If you want to use an average watts cycling calculator effectively, it helps to know which entries most strongly affect the final answer. Speed is the biggest lever because aerodynamic power rises steeply with velocity. Small increases in average speed can demand surprisingly large power increases. Wind is also critical. A 10 km/h headwind can transform a manageable endurance ride into a much harder aerobic effort. Total mass matters most on climbs and still affects rolling resistance on flats. Road surface changes the rolling term, which becomes more noticeable on rough asphalt and gravel. Finally, riding position changes your drag area and can dramatically alter the watts needed at higher speeds.
| Scenario | Speed | Likely Power Trend | Main Reason |
|---|---|---|---|
| Flat road, calm day, upright position | 28 km/h | Moderate | Aero drag is meaningful but still manageable |
| Flat road, calm day, aggressive aero position | 28 km/h | Lower than upright | Reduced CdA lowers drag power at the same speed |
| Flat road, 10 km/h headwind | 28 km/h ground speed | Much higher | Relative air speed increases sharply, raising aero power |
| Rolling route with 600 m climbing | 28 km/h average | Higher | More gravitational work spread across the ride duration |
| Gravel route with rough surface | 28 km/h average | Higher | Rolling resistance increases significantly |
Average Watts vs Watts Per Kilogram
Cyclists often ask whether average watts or watts per kilogram is more important. The answer depends on the course. Absolute power, measured in watts, matters greatly on flat or fast terrain because overcoming aerodynamic drag is a function of how much raw power you can produce and how efficiently you move through the air. Relative power, measured in watts per kilogram, becomes more important on climbs because gravity acts directly on body and bike mass. A larger rider can produce a higher absolute wattage yet still climb slower than a lighter rider with lower total watts but a better watts-per-kilogram figure.
That is why a complete analysis should include both numbers. If you are training for a time trial or windy flat sportive, improving aerodynamics and absolute steady-state power can be especially rewarding. If your goal event includes long climbs, reducing excess body mass while preserving power may improve performance more effectively than chasing absolute watt increases alone.

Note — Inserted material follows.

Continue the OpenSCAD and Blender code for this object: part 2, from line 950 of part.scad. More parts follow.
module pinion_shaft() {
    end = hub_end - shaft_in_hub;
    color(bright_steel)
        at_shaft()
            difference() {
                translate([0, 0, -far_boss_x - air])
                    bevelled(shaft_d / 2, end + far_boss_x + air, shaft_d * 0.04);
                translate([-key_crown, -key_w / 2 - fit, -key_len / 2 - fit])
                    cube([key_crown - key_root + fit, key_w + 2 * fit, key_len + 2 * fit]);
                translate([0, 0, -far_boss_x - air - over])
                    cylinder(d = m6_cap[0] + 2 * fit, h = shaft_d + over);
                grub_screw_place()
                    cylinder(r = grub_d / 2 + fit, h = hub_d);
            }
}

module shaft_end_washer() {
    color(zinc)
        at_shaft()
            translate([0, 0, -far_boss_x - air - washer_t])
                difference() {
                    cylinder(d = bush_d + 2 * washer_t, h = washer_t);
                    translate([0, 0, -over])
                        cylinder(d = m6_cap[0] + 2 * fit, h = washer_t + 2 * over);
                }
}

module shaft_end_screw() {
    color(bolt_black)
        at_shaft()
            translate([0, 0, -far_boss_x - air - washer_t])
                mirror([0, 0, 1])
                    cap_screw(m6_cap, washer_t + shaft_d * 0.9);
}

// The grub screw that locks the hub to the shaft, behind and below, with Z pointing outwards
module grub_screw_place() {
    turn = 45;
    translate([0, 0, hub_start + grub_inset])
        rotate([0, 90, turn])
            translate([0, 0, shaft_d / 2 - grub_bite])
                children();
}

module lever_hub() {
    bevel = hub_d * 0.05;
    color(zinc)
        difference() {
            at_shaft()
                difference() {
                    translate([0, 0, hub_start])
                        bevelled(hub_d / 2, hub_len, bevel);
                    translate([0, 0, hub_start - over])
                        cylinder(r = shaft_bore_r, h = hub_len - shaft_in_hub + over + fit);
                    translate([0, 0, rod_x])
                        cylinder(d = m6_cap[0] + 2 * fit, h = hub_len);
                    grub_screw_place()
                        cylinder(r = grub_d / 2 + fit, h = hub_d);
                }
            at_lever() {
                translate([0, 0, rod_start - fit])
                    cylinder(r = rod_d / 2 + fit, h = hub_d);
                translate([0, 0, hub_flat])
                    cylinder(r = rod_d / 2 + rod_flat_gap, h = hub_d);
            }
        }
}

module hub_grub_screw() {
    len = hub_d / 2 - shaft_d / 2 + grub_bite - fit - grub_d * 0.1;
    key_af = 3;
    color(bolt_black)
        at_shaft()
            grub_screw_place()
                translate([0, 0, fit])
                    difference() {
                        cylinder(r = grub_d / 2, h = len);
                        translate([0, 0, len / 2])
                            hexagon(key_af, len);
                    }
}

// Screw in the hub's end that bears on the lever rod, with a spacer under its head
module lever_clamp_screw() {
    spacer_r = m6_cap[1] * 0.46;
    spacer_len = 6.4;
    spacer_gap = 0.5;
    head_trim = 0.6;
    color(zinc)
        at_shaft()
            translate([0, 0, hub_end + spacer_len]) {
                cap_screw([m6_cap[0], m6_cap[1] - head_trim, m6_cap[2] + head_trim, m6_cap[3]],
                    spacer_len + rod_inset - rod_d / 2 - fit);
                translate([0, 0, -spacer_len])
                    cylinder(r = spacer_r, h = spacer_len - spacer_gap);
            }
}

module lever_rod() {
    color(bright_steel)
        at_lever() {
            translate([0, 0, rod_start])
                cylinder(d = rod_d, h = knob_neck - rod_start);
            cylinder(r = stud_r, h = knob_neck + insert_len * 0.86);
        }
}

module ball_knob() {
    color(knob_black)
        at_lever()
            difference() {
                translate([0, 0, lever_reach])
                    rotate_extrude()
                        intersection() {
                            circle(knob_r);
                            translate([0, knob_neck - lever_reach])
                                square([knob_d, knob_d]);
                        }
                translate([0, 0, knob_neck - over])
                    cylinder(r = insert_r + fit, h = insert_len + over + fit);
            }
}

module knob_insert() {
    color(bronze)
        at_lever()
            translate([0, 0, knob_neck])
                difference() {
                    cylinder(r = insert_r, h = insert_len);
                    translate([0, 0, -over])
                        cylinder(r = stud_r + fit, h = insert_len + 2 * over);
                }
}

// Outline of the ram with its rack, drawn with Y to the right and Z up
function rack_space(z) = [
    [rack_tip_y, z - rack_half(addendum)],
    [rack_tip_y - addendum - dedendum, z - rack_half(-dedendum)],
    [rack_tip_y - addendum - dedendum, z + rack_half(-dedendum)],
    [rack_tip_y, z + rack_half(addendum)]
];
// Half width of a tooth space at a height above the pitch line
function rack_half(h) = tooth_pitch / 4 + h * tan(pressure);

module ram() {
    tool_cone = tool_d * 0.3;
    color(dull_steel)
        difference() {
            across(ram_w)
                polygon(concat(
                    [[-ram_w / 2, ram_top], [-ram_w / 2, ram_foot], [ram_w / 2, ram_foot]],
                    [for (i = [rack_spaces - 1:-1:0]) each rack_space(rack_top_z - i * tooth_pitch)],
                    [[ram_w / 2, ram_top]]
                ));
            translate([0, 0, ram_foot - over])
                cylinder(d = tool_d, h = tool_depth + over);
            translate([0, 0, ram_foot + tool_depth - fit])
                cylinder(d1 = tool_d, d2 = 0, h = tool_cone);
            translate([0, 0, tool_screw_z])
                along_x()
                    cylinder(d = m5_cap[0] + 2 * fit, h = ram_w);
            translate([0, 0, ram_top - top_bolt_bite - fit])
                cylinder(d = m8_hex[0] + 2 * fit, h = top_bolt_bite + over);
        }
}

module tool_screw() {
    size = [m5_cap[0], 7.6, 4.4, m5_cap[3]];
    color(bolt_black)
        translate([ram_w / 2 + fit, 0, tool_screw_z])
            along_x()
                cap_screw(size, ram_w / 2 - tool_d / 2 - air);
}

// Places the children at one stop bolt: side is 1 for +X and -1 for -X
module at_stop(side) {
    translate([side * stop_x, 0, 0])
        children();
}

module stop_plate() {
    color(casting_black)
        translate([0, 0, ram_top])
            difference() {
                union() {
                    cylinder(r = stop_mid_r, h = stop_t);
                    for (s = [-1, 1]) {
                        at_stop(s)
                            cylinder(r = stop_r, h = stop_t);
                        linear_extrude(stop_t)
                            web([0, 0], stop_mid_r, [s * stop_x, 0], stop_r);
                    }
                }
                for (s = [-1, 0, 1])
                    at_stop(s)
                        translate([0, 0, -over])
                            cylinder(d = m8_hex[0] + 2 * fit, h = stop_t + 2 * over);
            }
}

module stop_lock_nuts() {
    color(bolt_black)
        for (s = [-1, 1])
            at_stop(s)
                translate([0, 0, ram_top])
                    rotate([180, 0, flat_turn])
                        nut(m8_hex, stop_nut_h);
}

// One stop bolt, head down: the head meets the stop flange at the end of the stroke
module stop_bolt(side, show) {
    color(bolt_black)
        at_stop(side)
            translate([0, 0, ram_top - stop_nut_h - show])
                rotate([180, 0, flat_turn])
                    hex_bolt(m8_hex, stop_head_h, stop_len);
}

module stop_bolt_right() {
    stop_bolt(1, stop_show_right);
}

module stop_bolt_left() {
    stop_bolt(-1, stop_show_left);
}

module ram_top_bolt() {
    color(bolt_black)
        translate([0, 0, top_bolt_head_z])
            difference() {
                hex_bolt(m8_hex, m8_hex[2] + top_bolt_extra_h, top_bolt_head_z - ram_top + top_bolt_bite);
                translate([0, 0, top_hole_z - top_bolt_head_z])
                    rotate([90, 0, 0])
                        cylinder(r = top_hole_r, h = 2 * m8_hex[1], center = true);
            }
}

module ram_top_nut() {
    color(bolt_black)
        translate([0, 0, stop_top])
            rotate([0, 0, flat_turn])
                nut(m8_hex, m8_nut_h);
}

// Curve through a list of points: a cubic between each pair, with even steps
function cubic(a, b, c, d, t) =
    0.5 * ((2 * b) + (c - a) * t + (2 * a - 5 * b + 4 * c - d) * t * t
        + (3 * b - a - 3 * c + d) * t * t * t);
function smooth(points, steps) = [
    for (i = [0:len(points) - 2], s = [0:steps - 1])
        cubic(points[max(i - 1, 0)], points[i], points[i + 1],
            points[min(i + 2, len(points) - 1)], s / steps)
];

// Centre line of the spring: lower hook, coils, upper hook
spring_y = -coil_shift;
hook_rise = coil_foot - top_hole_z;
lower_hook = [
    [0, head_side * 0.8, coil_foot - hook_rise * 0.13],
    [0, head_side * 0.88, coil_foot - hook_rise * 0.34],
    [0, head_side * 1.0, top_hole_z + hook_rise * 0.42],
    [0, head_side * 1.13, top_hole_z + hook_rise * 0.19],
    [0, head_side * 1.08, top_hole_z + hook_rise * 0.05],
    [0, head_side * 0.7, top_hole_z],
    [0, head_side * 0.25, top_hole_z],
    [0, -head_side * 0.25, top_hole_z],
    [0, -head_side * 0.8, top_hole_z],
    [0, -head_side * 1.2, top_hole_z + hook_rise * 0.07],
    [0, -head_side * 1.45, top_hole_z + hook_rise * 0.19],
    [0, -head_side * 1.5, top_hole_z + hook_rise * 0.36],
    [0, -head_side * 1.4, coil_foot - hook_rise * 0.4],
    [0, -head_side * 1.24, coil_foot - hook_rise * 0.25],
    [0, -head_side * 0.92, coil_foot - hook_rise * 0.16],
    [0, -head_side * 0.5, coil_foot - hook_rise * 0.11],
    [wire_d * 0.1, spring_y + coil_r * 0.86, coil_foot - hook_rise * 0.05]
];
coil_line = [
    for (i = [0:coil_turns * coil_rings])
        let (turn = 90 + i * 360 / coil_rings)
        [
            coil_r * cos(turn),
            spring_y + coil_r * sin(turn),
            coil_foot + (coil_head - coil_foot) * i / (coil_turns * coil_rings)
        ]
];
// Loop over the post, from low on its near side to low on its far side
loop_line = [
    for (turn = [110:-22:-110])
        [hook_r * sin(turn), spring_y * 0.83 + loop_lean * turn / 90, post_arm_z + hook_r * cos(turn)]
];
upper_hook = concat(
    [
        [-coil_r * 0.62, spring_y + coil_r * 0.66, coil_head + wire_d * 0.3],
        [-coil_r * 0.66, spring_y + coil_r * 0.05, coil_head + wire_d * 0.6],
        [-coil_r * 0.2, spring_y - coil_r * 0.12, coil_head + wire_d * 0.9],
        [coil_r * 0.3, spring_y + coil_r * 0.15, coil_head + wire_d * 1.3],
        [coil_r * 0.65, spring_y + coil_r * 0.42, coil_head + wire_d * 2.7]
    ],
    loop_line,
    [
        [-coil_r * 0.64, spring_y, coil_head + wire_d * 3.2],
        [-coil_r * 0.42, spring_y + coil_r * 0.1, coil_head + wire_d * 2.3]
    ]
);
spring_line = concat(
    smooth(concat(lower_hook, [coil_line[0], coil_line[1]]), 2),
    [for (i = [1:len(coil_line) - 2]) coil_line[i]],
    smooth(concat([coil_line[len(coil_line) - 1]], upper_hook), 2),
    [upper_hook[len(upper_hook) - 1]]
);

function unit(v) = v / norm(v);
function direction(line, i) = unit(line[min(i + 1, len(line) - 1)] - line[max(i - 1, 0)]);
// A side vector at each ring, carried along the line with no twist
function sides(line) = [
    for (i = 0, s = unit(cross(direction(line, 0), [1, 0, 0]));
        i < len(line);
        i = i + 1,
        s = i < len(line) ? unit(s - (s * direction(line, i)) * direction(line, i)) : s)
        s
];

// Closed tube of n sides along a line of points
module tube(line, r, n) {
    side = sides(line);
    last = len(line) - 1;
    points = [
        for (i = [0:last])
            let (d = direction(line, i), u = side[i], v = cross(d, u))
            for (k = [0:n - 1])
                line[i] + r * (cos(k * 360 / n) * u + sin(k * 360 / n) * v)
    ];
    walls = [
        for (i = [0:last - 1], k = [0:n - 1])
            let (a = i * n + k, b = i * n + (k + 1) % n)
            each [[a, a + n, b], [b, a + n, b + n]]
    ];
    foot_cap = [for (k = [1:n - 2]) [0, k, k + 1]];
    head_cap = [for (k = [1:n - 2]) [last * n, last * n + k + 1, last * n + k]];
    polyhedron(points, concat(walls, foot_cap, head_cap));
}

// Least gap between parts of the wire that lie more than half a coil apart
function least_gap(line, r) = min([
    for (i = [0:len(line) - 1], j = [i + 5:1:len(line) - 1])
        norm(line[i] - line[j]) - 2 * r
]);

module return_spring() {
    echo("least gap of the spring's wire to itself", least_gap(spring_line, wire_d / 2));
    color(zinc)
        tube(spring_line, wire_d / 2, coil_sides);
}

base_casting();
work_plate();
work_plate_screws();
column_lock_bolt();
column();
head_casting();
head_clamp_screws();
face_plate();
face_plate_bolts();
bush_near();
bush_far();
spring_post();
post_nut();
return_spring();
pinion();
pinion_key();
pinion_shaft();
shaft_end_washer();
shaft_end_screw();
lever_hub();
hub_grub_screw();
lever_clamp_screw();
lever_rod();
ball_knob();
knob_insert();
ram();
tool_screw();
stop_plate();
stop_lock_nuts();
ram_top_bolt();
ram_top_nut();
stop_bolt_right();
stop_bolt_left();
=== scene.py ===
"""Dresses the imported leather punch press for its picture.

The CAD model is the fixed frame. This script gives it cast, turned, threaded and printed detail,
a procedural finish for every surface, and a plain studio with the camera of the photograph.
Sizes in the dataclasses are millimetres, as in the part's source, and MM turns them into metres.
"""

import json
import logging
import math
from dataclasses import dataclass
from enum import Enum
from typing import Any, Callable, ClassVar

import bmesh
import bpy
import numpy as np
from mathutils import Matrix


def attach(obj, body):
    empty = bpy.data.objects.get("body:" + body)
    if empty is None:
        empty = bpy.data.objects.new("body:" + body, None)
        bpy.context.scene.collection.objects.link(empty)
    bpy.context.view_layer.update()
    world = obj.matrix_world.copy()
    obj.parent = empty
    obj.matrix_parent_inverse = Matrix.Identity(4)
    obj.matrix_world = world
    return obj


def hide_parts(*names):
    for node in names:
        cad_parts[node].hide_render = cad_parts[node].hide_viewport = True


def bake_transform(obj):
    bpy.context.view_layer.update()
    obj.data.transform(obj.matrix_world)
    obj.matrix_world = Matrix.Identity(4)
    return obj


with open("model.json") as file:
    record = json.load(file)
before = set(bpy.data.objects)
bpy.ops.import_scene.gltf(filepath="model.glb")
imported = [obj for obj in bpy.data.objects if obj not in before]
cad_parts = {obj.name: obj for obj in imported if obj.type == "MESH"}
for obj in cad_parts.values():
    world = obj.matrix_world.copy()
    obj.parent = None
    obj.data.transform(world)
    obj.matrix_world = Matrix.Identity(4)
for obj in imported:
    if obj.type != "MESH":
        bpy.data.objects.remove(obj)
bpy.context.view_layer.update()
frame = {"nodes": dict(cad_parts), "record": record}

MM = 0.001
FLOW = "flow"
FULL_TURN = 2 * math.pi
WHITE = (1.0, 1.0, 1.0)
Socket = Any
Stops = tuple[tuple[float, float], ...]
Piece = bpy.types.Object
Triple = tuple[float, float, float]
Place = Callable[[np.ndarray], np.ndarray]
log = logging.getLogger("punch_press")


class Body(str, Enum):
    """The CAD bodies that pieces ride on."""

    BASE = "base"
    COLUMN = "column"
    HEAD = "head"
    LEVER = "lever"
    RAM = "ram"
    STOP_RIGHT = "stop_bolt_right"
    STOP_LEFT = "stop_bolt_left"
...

Common Sources of Error in Outdoor Power Estimates
No estimate is perfect. Outdoor cycling contains many variables that are difficult to capture in a simple form. A few examples can materially change the true average watts needed for a ride:
- Frequent accelerations from junctions, corners, or traffic lights add power demand that average steady-speed equations miss.
- Drafting behind other riders can reduce aerodynamic drag substantially, lowering the watts needed at the same speed.
- Crosswinds change the effective yaw angle and can alter aerodynamic drag relative to a simple headwind assumption.
- Road gradient is rarely constant. Short steep ramps can create higher instantaneous power demands than the average route elevation suggests.
- Temperature, altitude, clothing, tire pressure, and bike fit can all shift real-world power requirements.
For those reasons, this tool is best thought of as a high-quality estimate. It is most useful for planning and educational interpretation, especially when you need a credible ballpark figure without a direct power file.
How to Use the Calculator for Training
You can use an average watts cycling calculator in several practical ways. First, it helps estimate how hard a previous outdoor ride may have been when no power meter data exists. Second, it can support event pacing by showing how route changes and wind assumptions affect the likely watt demand. Third, it can guide equipment decisions. For example, if the chart shows most of your estimated power is going into aerodynamic drag, a more aerodynamic position may save more energy than trimming a small amount of bike weight. On the other hand, if you are training for hilly fondos, improving watts per kilogram may be the better long-term strategy.
Many riders also use estimated average watts to compare routes more fairly. A 30 km ride at 31 km/h on a calm flat loop may demand fewer watts than a 27 km/h ride with substantial climbing and rough road texture. Looking at speed alone would hide that difference. Power-based thinking restores context.
Useful Reference Sources
If you want to deepen your understanding of cycling power, exercise physiology, and energy cost, review these authoritative resources:
- National Institutes of Health: physiology and cycling performance research
- MedlinePlus.gov: exercise testing and physiological response basics
- Utah State University: exercise intensity and how to measure it
Bottom Line
An average watts cycling calculator is one of the most practical tools for translating route details into performance insight. By combining speed, rider and bike mass, elevation gain, wind, rolling resistance, and aerodynamics, it estimates how much power was likely required to complete a ride. That estimate can help you pace smarter, compare rides more accurately, and better understand where your energy goes on the bike. The most important thing is not just the final watt number, but what that number reveals: whether your challenge is wind, body position, rough surfaces, or climbing. Once you know that, you can train and equip yourself more effectively.